:: Dataset section ::

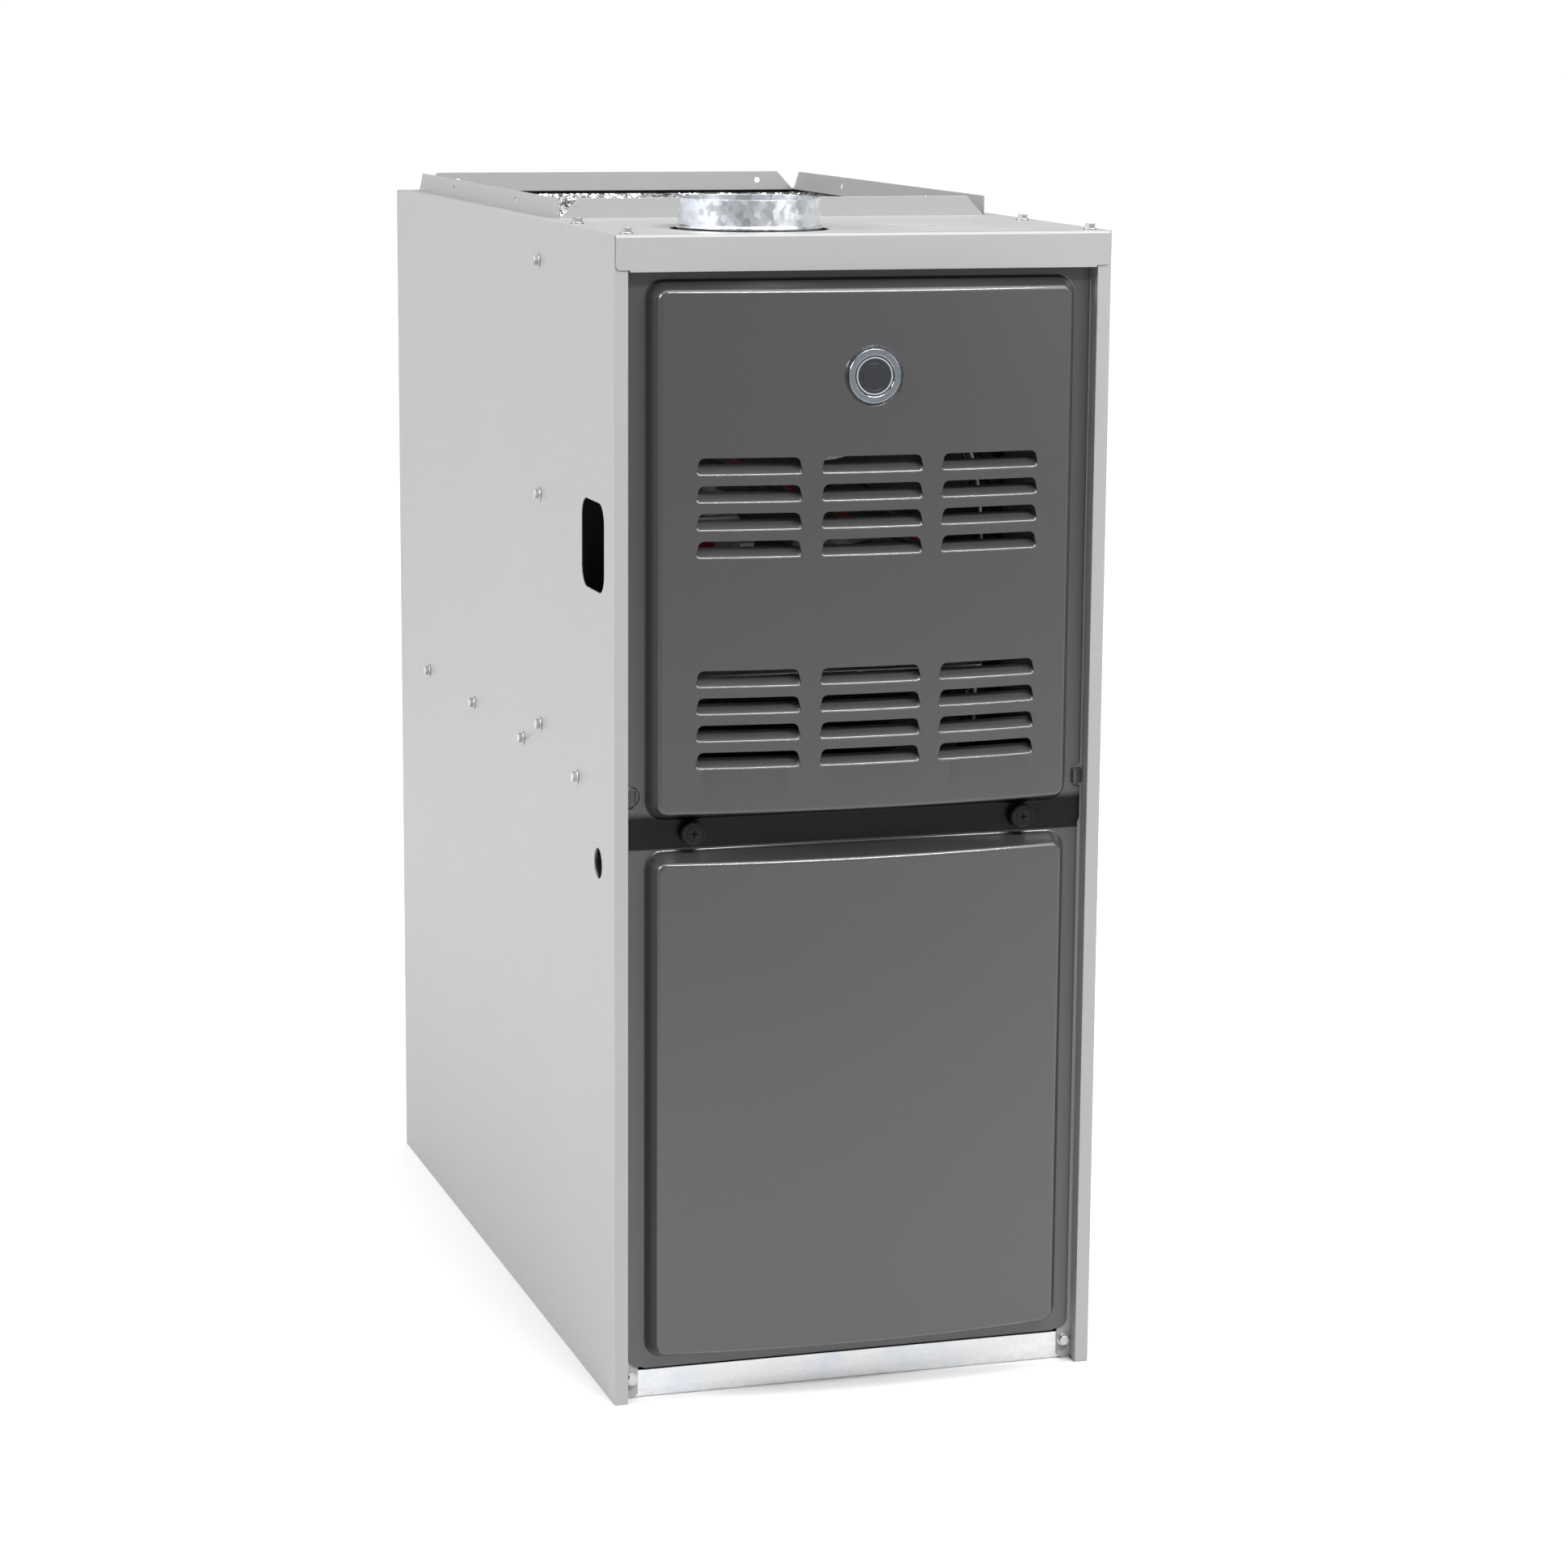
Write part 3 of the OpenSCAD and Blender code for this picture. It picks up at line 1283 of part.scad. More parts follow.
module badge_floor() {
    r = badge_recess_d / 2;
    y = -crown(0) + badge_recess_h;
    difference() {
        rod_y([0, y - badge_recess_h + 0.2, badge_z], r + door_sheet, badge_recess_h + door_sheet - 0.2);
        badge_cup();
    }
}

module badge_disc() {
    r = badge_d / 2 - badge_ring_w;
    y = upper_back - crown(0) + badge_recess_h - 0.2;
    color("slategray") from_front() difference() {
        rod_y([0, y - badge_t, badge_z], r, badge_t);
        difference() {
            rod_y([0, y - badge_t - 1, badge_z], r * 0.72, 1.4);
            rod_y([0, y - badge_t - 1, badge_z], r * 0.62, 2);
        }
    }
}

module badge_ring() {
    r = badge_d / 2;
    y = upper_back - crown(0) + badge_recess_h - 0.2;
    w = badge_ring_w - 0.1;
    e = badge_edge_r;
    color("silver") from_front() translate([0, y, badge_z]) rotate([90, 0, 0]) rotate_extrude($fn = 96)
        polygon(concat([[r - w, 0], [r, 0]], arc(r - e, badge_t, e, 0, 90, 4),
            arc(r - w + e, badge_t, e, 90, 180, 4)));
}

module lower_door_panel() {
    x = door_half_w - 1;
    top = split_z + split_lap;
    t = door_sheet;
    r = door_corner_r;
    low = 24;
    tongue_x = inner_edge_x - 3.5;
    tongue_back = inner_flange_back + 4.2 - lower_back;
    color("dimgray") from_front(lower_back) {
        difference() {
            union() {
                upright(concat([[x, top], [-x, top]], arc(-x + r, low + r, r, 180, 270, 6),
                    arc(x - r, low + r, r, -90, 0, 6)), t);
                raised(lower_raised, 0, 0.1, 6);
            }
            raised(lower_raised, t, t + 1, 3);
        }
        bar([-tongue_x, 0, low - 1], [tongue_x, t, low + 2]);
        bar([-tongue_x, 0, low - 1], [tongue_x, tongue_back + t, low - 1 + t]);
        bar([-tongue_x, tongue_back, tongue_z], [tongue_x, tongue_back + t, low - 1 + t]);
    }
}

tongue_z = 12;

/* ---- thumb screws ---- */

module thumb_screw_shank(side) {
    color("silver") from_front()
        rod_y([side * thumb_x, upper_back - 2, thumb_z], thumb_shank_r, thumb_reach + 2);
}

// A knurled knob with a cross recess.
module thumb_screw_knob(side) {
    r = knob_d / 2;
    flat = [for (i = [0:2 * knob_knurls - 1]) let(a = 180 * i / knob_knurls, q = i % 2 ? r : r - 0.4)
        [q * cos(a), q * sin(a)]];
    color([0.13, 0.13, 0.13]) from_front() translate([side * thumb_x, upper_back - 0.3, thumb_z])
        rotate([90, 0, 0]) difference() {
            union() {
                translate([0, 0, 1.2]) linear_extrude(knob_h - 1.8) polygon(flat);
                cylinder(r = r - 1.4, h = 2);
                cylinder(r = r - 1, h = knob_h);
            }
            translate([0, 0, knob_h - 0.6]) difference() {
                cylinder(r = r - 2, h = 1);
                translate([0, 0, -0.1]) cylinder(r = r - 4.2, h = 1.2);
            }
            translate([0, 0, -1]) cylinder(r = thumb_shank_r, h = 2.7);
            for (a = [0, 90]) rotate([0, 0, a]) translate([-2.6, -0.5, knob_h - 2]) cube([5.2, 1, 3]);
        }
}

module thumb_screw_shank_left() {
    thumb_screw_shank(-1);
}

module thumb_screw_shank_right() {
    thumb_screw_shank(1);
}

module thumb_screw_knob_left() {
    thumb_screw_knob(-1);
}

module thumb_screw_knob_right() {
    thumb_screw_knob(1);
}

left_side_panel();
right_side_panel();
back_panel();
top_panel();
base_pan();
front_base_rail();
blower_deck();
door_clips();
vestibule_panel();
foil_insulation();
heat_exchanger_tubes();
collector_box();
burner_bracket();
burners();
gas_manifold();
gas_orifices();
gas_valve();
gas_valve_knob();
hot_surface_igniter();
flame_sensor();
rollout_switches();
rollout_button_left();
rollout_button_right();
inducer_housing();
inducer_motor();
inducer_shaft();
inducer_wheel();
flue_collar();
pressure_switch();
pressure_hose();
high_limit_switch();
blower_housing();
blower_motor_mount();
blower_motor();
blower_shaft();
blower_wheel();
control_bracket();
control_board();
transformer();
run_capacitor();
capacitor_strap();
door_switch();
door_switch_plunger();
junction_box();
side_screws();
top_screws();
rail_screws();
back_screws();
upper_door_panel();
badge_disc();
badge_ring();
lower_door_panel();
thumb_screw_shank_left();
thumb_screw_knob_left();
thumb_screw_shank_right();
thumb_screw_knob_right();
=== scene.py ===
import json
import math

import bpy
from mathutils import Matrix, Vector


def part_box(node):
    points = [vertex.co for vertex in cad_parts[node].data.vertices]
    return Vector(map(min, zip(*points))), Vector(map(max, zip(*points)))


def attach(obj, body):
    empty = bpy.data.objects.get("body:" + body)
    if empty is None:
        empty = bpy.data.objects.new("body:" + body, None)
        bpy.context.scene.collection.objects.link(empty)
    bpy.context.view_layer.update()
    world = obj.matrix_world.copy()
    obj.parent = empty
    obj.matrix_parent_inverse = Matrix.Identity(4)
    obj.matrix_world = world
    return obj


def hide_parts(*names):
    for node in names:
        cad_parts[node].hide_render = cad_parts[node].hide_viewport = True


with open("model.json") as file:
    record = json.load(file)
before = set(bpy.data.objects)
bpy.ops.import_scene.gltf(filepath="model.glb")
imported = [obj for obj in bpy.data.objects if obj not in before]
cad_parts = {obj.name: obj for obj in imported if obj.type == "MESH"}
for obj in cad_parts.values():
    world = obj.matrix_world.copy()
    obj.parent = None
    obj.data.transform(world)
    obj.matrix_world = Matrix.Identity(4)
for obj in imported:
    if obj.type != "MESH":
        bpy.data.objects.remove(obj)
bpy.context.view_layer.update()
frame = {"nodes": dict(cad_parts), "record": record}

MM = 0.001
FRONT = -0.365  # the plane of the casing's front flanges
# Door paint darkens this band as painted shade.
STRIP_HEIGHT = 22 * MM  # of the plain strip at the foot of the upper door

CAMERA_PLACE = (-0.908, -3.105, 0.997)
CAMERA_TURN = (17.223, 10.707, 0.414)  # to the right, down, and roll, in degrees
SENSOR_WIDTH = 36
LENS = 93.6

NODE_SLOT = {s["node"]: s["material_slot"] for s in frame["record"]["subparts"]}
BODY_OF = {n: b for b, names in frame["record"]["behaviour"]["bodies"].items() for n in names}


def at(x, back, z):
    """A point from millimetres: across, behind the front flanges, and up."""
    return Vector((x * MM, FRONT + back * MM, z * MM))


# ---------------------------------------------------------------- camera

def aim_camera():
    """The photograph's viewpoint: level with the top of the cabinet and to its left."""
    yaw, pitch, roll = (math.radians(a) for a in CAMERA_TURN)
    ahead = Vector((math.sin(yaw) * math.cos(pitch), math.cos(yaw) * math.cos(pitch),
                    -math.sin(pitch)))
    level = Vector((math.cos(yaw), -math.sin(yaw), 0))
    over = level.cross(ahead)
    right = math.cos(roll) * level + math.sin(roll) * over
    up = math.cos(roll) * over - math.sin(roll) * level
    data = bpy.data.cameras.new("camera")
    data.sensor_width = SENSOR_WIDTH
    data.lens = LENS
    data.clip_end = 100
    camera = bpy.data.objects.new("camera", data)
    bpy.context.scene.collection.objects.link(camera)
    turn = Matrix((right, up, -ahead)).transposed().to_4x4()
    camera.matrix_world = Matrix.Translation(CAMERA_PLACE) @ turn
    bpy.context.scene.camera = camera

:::

- What this task involves -
Each line of the material above needs to be quoted exactly, please.

- Solved problem -
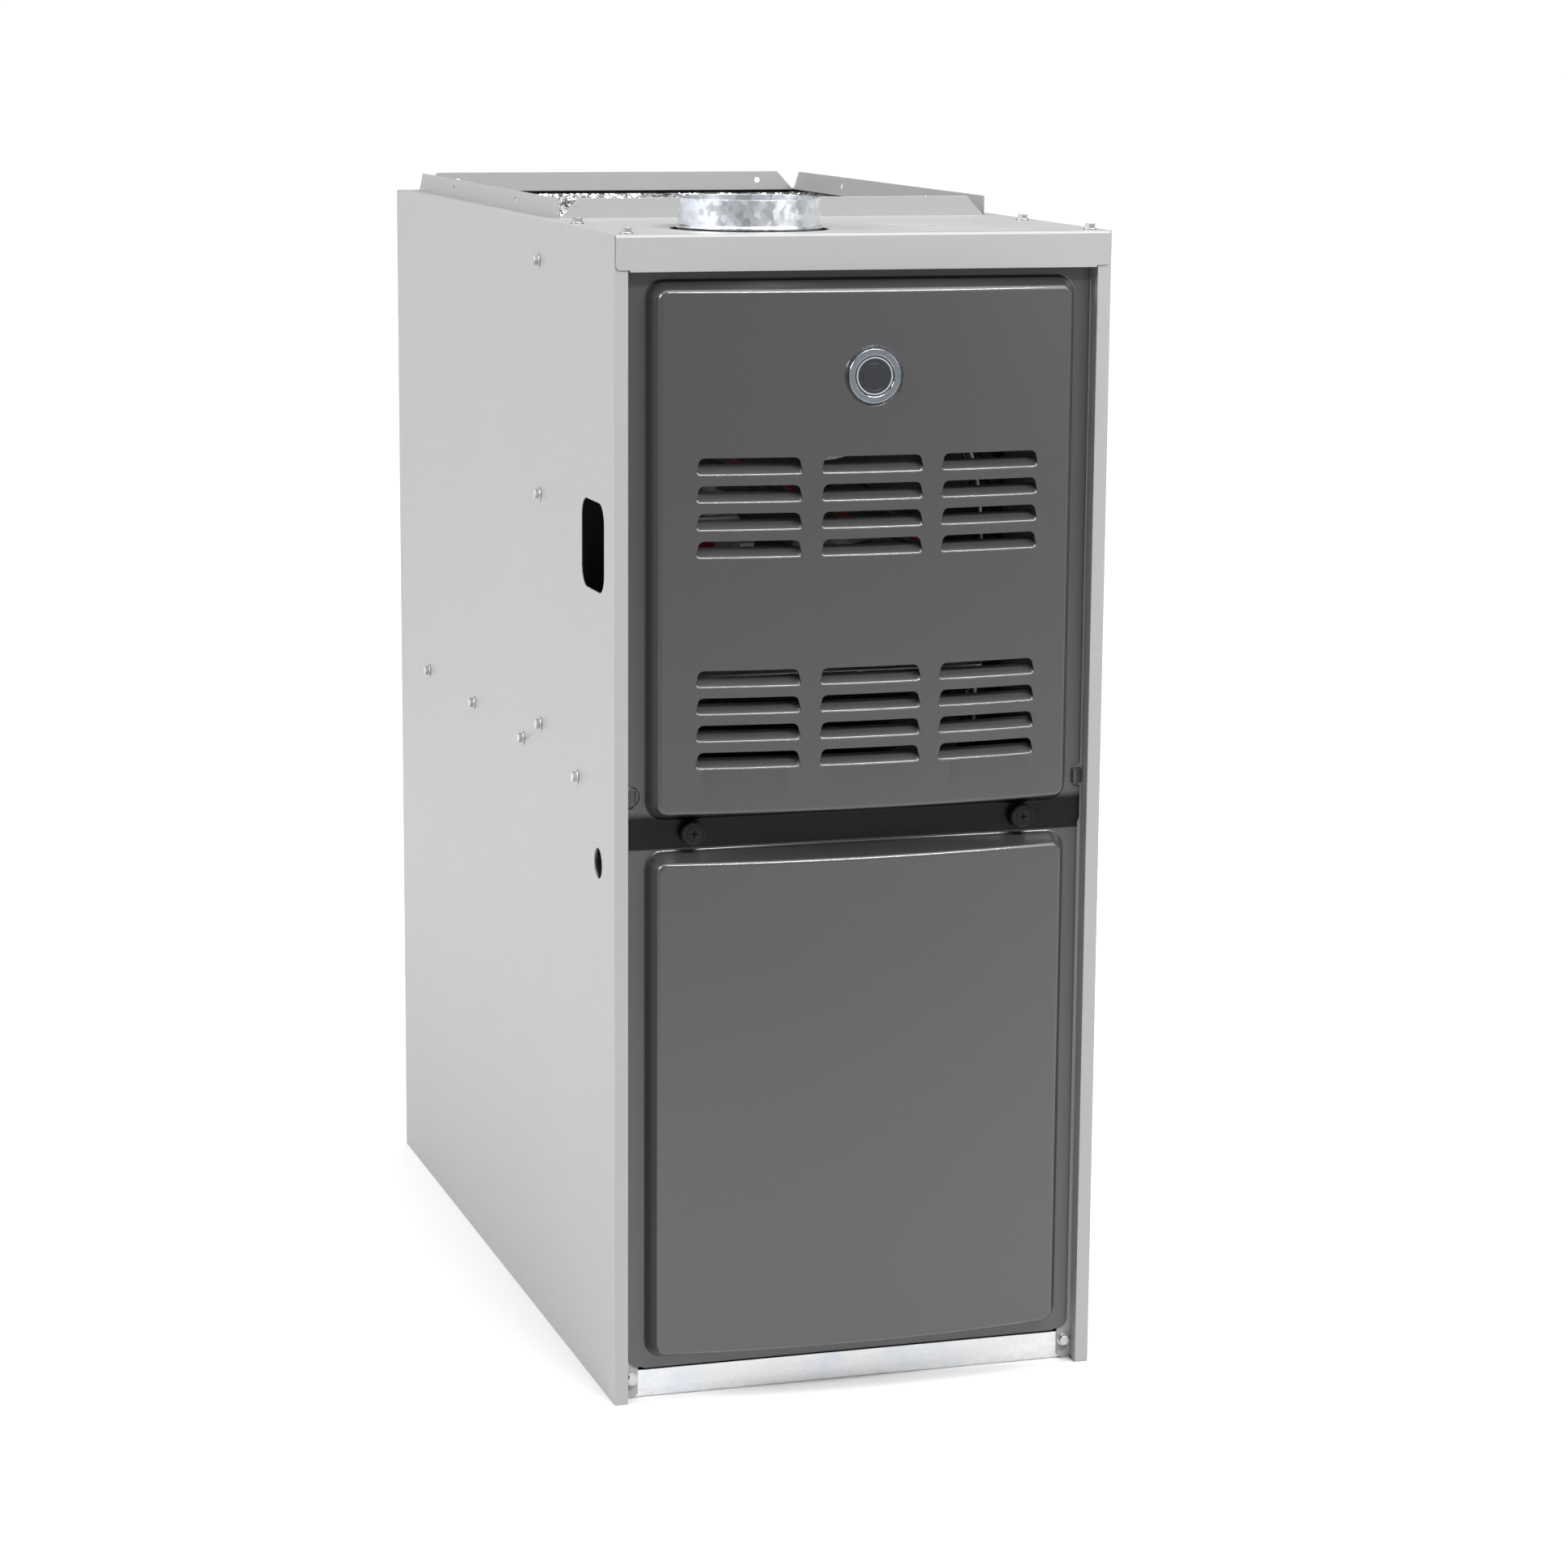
Write part 3 of the OpenSCAD and Blender code for this picture. It picks up at line 1283 of part.scad. More parts follow.
module badge_floor() {
    r = badge_recess_d / 2;
    y = -crown(0) + badge_recess_h;
    difference() {
        rod_y([0, y - badge_recess_h + 0.2, badge_z], r + door_sheet, badge_recess_h + door_sheet - 0.2);
        badge_cup();
    }
}

module badge_disc() {
    r = badge_d / 2 - badge_ring_w;
    y = upper_back - crown(0) + badge_recess_h - 0.2;
    color("slategray") from_front() difference() {
        rod_y([0, y - badge_t, badge_z], r, badge_t);
        difference() {
            rod_y([0, y - badge_t - 1, badge_z], r * 0.72, 1.4);
            rod_y([0, y - badge_t - 1, badge_z], r * 0.62, 2);
        }
    }
}

module badge_ring() {
    r = badge_d / 2;
    y = upper_back - crown(0) + badge_recess_h - 0.2;
    w = badge_ring_w - 0.1;
    e = badge_edge_r;
    color("silver") from_front() translate([0, y, badge_z]) rotate([90, 0, 0]) rotate_extrude($fn = 96)
        polygon(concat([[r - w, 0], [r, 0]], arc(r - e, badge_t, e, 0, 90, 4),
            arc(r - w + e, badge_t, e, 90, 180, 4)));
}

module lower_door_panel() {
    x = door_half_w - 1;
    top = split_z + split_lap;
    t = door_sheet;
    r = door_corner_r;
    low = 24;
    tongue_x = inner_edge_x - 3.5;
    tongue_back = inner_flange_back + 4.2 - lower_back;
    color("dimgray") from_front(lower_back) {
        difference() {
            union() {
                upright(concat([[x, top], [-x, top]], arc(-x + r, low + r, r, 180, 270, 6),
                    arc(x - r, low + r, r, -90, 0, 6)), t);
                raised(lower_raised, 0, 0.1, 6);
            }
            raised(lower_raised, t, t + 1, 3);
        }
        bar([-tongue_x, 0, low - 1], [tongue_x, t, low + 2]);
        bar([-tongue_x, 0, low - 1], [tongue_x, tongue_back + t, low - 1 + t]);
        bar([-tongue_x, tongue_back, tongue_z], [tongue_x, tongue_back + t, low - 1 + t]);
    }
}

tongue_z = 12;

/* ---- thumb screws ---- */

module thumb_screw_shank(side) {
    color("silver") from_front()
        rod_y([side * thumb_x, upper_back - 2, thumb_z], thumb_shank_r, thumb_reach + 2);
}

// A knurled knob with a cross recess.
module thumb_screw_knob(side) {
    r = knob_d / 2;
    flat = [for (i = [0:2 * knob_knurls - 1]) let(a = 180 * i / knob_knurls, q = i % 2 ? r : r - 0.4)
        [q * cos(a), q * sin(a)]];
    color([0.13, 0.13, 0.13]) from_front() translate([side * thumb_x, upper_back - 0.3, thumb_z])
        rotate([90, 0, 0]) difference() {
            union() {
                translate([0, 0, 1.2]) linear_extrude(knob_h - 1.8) polygon(flat);
                cylinder(r = r - 1.4, h = 2);
                cylinder(r = r - 1, h = knob_h);
            }
            translate([0, 0, knob_h - 0.6]) difference() {
                cylinder(r = r - 2, h = 1);
                translate([0, 0, -0.1]) cylinder(r = r - 4.2, h = 1.2);
            }
            translate([0, 0, -1]) cylinder(r = thumb_shank_r, h = 2.7);
            for (a = [0, 90]) rotate([0, 0, a]) translate([-2.6, -0.5, knob_h - 2]) cube([5.2, 1, 3]);
        }
}

module thumb_screw_shank_left() {
    thumb_screw_shank(-1);
}

module thumb_screw_shank_right() {
    thumb_screw_shank(1);
}

module thumb_screw_knob_left() {
    thumb_screw_knob(-1);
}

module thumb_screw_knob_right() {
    thumb_screw_knob(1);
}

left_side_panel();
right_side_panel();
back_panel();
top_panel();
base_pan();
front_base_rail();
blower_deck();
door_clips();
vestibule_panel();
foil_insulation();
heat_exchanger_tubes();
collector_box();
burner_bracket();
burners();
gas_manifold();
gas_orifices();
gas_valve();
gas_valve_knob();
hot_surface_igniter();
flame_sensor();
rollout_switches();
rollout_button_left();
rollout_button_right();
inducer_housing();
inducer_motor();
inducer_shaft();
inducer_wheel();
flue_collar();
pressure_switch();
pressure_hose();
high_limit_switch();
blower_housing();
blower_motor_mount();
blower_motor();
blower_shaft();
blower_wheel();
control_bracket();
control_board();
transformer();
run_capacitor();
capacitor_strap();
door_switch();
door_switch_plunger();
junction_box();
side_screws();
top_screws();
rail_screws();
back_screws();
upper_door_panel();
badge_disc();
badge_ring();
lower_door_panel();
thumb_screw_shank_left();
thumb_screw_knob_left();
thumb_screw_shank_right();
thumb_screw_knob_right();
=== scene.py ===
import json
import math

import bpy
from mathutils import Matrix, Vector


def part_box(node):
    points = [vertex.co for vertex in cad_parts[node].data.vertices]
    return Vector(map(min, zip(*points))), Vector(map(max, zip(*points)))


def attach(obj, body):
    empty = bpy.data.objects.get("body:" + body)
    if empty is None:
        empty = bpy.data.objects.new("body:" + body, None)
        bpy.context.scene.collection.objects.link(empty)
    bpy.context.view_layer.update()
    world = obj.matrix_world.copy()
    obj.parent = empty
    obj.matrix_parent_inverse = Matrix.Identity(4)
    obj.matrix_world = world
    return obj


def hide_parts(*names):
    for node in names:
        cad_parts[node].hide_render = cad_parts[node].hide_viewport = True


with open("model.json") as file:
    record = json.load(file)
before = set(bpy.data.objects)
bpy.ops.import_scene.gltf(filepath="model.glb")
imported = [obj for obj in bpy.data.objects if obj not in before]
cad_parts = {obj.name: obj for obj in imported if obj.type == "MESH"}
for obj in cad_parts.values():
    world = obj.matrix_world.copy()
    obj.parent = None
    obj.data.transform(world)
    obj.matrix_world = Matrix.Identity(4)
for obj in imported:
    if obj.type != "MESH":
        bpy.data.objects.remove(obj)
bpy.context.view_layer.update()
frame = {"nodes": dict(cad_parts), "record": record}

MM = 0.001
FRONT = -0.365  # the plane of the casing's front flanges
# Door paint darkens this band as painted shade.
STRIP_HEIGHT = 22 * MM  # of the plain strip at the foot of the upper door

CAMERA_PLACE = (-0.908, -3.105, 0.997)
CAMERA_TURN = (17.223, 10.707, 0.414)  # to the right, down, and roll, in degrees
SENSOR_WIDTH = 36
LENS = 93.6

NODE_SLOT = {s["node"]: s["material_slot"] for s in frame["record"]["subparts"]}
BODY_OF = {n: b for b, names in frame["record"]["behaviour"]["bodies"].items() for n in names}


def at(x, back, z):
    """A point from millimetres: across, behind the front flanges, and up."""
    return Vector((x * MM, FRONT + back * MM, z * MM))


# ---------------------------------------------------------------- camera

def aim_camera():
    """The photograph's viewpoint: level with the top of the cabinet and to its left."""
    yaw, pitch, roll = (math.radians(a) for a in CAMERA_TURN)
    ahead = Vector((math.sin(yaw) * math.cos(pitch), math.cos(yaw) * math.cos(pitch),
                    -math.sin(pitch)))
    level = Vector((math.cos(yaw), -math.sin(yaw), 0))
    over = level.cross(ahead)
    right = math.cos(roll) * level + math.sin(roll) * over
    up = math.cos(roll) * over - math.sin(roll) * level
    data = bpy.data.cameras.new("camera")
    data.sensor_width = SENSOR_WIDTH
    data.lens = LENS
    data.clip_end = 100
    camera = bpy.data.objects.new("camera", data)
    bpy.context.scene.collection.objects.link(camera)
    turn = Matrix((right, up, -ahead)).transposed().to_4x4()
    camera.matrix_world = Matrix.Translation(CAMERA_PLACE) @ turn
    bpy.context.scene.camera = camera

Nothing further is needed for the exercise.